Dans l’Yonne, cette même année, il fut poursuivi avec Hervé et acquitté après plaidoirie de Briand. L’année suivante, il rédigeait à lui seul Le Cri de Paris. En décembre 1905, impliqué dans le procès intenté aux dirigeants de l’AIA (Association Internationale Antimilitariste) dont G. Yvetot pour l’Affiche Rouge (voir Sadrin), un appel lancé aux jeunes soldats, il fut condamné à un an de prison et 100 f d’amende et incarcéré à la Santé ; il collaborait alors au Libertaire. Il fut remis en liberté fin juin 1906 avec Desplanques, Castagné, Merle, Chanvin, Mouton, Clément, Dubéros, Pataud, Bosche, Bontemps, Laporte, Nicolet et Coulais condamnés à la même peine et tandis qu’étaient maintenus sous les verrus Almereyda, Yvetot Monneret, Hella, Sadrin, G. Hervé, Bousquet et Grandidier condamnés à de plus lourdes peines.
En 1906, Gohier entra au Matin et l’année suivante à L’Intransigeant puis à La Libre parole. Entre-temps, il s’était fait inscrire au barreau. Gohier fut violemment attaqué pour sa collaboration à ces journaux. Victor Méric prit ainsi sa défense : « … Tenez pour certain qu’à la Libre Parole comme à l’Intransigeant, à droite ou à gauche, Gohier continuera inlassablement la même besogne et se trouvera, toujours pauvre, toujours désintéressé, du même côté de la barricade » (cf. Les Hommes du jour, 6 mars 1909). Effectivement, pendant toute cette période, Gohier avait collaboré à un très grand nombre de titres de la presse libertaire francophone parmi lesquels : Almanach de la révolution pour… (Paris, 1901-1913) de Paul Delesalle, La Bataille (Namur, 1895-1902), La Brochure mensuelle, Le Cri de Révolte (Paris, 1898-1899) fondé par G. A. Bordes, L’Éducation Intégrale (1903-1904) de P. Robin, L’Éducation Libertaire (Paris, 1900-1902) revue des bibliothèques d’éducation libertaire, L’Effort (Paris, 1896-1898 & 1899-1902), L’Émancipation (Bruxelles, 1901-1902) de G. Thonar et E. Chapelier, L’En dehors (Orléans, 1922-1939) d’E. Armand, L’Ennemi du Peuple (Paris, 1903-1904) d’E. Janvion, Germinal (Bruxelles, 1901-1902), Germinal (Toulouse, 1907-1908), Germinal (Amiens, 1919-1933) de Georges Bastien, Le Grand Soir (Arras, 1911-1914), L’Homme libre (Paris, 1903-1904) de E. Girault, L’Ordre (Limoges, 1905-1907), Régénération (Paris, 1896-1908) organe de la Ligue de régénération humaine de Paul Robin, La Revue blanche (Paris, 1891-1903), Les Semailles (Paris, 1901-1902) et La Tribune Libre (Charleroi, USA, 1896-1900). Toutefois sa collaboration au journal antisémite La Libre parole et à d’autres périodiques de la même veine et dont il aurait été le directeur, lui vaudra une solide inimitié avec de nombreux compagnons dont Jean Grave, avec qui il avait eu une solide polémique à la fin des années 1890 — Grave l’accusait d’être un révolutionnaire de salon, largement rétribué par “L’Aurore —, et qui dans son roman “Les Malfaiteurs” (1903) avouera s’être « amusé à introduire Gohier sous le nom de Roguier (petite vengeance) et y raconter sa mauvaise foi » le présentant même comme un fou.

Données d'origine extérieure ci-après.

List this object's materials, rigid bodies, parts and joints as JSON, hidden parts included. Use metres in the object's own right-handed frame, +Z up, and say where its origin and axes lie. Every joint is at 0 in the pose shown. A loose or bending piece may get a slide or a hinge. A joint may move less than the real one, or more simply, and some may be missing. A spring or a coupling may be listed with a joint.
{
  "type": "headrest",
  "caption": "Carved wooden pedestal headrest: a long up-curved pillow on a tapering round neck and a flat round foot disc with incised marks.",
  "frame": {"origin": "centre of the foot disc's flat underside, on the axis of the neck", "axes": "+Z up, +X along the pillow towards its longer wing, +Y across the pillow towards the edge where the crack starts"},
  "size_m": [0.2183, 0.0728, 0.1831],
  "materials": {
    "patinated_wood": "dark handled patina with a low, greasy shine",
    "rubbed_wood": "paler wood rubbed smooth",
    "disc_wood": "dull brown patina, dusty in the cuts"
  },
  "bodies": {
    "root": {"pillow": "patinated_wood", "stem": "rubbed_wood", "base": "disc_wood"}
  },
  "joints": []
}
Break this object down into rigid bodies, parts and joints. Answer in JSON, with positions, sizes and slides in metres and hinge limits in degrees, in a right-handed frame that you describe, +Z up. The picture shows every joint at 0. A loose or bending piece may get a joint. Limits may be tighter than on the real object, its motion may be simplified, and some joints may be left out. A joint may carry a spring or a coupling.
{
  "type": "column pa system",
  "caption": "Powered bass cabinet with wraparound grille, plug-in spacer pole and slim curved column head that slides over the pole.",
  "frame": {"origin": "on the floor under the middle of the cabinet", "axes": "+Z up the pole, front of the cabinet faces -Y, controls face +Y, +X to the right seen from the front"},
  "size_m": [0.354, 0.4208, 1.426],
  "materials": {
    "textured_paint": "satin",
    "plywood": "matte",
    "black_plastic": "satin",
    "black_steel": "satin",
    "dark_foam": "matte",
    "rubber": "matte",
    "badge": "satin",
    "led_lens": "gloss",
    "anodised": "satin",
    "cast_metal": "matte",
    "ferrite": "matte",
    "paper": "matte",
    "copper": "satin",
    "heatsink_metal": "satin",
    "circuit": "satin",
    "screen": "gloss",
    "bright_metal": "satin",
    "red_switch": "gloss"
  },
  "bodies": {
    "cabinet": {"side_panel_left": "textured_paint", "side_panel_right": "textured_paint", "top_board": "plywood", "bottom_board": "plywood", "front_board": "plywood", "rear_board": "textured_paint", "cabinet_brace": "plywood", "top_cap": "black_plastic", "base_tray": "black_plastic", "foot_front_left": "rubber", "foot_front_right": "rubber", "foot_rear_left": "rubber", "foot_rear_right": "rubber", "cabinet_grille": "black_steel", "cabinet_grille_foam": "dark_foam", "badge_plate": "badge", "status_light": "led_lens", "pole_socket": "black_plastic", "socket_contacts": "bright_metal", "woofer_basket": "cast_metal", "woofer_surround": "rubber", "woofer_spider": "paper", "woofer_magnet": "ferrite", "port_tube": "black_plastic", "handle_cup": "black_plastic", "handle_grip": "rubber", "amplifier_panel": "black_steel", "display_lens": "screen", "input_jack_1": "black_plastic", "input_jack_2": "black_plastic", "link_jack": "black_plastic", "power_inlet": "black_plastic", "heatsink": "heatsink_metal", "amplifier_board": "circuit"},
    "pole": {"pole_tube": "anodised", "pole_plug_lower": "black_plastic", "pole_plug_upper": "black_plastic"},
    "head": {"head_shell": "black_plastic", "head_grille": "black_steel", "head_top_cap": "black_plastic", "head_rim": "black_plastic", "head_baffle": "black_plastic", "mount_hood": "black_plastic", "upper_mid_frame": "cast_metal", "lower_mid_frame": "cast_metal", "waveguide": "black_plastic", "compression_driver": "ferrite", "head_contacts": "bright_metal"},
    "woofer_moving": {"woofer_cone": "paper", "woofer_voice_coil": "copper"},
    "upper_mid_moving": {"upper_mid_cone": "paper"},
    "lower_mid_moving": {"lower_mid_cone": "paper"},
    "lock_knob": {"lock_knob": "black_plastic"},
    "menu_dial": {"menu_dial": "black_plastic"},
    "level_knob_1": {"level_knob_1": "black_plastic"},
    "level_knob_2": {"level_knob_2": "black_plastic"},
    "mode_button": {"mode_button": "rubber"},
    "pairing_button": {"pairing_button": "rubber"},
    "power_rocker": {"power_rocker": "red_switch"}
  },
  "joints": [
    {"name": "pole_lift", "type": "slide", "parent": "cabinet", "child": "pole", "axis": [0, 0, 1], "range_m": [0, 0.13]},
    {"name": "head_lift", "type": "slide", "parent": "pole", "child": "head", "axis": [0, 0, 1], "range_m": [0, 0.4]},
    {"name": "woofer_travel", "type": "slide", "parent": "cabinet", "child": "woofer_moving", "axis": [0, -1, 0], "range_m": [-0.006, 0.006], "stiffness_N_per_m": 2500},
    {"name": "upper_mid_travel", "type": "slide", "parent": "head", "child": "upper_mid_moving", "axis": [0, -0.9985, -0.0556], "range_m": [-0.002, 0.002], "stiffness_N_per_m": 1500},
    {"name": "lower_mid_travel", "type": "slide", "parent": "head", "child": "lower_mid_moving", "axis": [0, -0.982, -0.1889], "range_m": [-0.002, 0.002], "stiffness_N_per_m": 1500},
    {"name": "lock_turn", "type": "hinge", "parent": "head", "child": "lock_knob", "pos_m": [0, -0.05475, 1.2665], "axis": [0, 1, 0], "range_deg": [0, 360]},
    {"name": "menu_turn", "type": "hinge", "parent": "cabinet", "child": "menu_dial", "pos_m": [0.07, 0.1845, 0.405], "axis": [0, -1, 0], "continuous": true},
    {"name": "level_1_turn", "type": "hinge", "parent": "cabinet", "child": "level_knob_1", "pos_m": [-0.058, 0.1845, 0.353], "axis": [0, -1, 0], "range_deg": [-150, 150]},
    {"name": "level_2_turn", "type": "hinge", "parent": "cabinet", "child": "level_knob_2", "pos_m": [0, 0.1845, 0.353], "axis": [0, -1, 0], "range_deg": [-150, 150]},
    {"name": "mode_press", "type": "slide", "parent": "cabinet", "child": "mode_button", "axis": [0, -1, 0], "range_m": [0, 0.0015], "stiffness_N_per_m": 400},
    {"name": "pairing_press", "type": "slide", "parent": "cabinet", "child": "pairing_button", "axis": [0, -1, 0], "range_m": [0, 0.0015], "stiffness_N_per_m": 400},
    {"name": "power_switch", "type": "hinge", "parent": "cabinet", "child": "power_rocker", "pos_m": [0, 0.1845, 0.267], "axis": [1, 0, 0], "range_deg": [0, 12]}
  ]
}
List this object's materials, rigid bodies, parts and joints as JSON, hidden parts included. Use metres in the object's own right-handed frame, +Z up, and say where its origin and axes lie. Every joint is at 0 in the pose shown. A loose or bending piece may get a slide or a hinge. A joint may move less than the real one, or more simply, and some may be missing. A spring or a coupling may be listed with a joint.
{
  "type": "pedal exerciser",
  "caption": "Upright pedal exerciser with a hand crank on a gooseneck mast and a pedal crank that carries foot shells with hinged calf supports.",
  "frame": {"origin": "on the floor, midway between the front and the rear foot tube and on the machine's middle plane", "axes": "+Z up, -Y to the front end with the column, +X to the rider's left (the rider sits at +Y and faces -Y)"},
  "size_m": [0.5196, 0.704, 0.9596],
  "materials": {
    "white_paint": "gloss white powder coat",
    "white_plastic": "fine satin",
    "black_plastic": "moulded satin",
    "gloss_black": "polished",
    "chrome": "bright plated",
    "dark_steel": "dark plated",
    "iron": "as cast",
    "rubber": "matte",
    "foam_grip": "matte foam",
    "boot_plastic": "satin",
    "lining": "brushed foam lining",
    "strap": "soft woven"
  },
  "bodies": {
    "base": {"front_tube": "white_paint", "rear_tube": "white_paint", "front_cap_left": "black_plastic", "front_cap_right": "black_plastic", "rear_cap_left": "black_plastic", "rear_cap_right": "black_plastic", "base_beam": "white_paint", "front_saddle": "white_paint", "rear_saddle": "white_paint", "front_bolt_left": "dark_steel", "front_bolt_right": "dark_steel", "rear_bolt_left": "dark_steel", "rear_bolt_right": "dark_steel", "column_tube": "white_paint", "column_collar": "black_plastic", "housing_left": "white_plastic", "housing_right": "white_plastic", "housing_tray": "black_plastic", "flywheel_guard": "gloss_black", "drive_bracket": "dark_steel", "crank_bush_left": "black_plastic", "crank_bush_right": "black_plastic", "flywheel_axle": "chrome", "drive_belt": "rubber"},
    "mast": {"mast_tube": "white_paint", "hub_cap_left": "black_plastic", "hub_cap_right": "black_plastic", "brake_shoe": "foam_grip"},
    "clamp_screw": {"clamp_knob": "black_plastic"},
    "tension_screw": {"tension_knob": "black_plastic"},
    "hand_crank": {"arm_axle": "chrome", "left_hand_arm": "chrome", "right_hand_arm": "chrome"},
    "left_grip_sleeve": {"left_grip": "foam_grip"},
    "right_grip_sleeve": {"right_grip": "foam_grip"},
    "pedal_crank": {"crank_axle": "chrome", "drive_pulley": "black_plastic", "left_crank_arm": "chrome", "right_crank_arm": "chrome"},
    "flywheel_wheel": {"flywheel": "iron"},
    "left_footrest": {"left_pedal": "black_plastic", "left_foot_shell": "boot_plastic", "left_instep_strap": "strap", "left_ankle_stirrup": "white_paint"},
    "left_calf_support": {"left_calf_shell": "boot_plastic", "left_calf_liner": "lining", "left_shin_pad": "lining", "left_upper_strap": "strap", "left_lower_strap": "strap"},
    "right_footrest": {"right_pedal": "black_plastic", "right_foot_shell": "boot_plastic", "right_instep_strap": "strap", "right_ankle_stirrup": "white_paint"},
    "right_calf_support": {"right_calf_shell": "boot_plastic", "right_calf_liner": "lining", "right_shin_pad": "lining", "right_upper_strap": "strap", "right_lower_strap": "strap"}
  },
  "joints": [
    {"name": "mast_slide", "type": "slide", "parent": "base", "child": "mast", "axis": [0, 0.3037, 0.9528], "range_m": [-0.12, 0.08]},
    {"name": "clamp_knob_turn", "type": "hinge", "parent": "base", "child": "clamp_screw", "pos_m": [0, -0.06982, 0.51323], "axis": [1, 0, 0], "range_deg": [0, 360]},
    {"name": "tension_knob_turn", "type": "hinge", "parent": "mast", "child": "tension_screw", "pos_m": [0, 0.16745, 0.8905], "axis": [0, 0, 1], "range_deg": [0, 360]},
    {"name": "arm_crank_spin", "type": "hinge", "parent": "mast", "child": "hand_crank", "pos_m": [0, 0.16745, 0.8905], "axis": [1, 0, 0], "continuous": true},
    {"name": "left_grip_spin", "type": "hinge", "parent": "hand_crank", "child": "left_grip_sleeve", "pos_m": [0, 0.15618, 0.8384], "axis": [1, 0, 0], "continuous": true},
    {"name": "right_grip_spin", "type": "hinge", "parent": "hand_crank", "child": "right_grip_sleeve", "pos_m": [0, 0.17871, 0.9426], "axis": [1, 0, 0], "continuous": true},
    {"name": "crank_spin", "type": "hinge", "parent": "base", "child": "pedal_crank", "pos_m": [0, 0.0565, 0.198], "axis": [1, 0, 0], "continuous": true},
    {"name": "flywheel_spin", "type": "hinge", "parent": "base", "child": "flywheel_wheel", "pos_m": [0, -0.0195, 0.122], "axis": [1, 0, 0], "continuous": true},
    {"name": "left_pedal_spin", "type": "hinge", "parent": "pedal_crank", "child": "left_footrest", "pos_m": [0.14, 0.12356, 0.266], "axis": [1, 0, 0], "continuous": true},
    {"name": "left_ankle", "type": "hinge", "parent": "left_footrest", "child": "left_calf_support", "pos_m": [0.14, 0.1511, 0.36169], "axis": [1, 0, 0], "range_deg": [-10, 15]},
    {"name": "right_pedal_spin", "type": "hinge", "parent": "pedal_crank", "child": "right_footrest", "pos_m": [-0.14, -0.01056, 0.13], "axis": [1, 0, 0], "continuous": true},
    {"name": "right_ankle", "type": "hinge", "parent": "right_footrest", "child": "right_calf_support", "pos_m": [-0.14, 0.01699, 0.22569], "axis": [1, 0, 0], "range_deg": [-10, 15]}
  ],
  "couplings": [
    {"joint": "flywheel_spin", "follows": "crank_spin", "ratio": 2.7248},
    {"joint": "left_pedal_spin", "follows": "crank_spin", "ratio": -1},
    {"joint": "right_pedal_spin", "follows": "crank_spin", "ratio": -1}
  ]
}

En 1923, lors du procès de Germaine Berton qui avait tué M. Plateau responsable des Camelots du roi, Gohier fut cité comme témoin par la défense de la jeune anarchiste.
En 1931, Gohier s’était retiré à Saint-Satur dans sa famille. Durant l’occupation allemande, il collabora à La France au travail. Urbain Gohier est mort à Saint-Satur (Cher) le 29 juin 1951.
OEUVRE : Nombreux ouvrages parmi lesquels nous rappelons L’Armée contre la nation, édition de 1899, Paris, XXXIII-364 p., Bibl. Nat. 8° Lb 57/12 232 A. — Plaisir des dieux.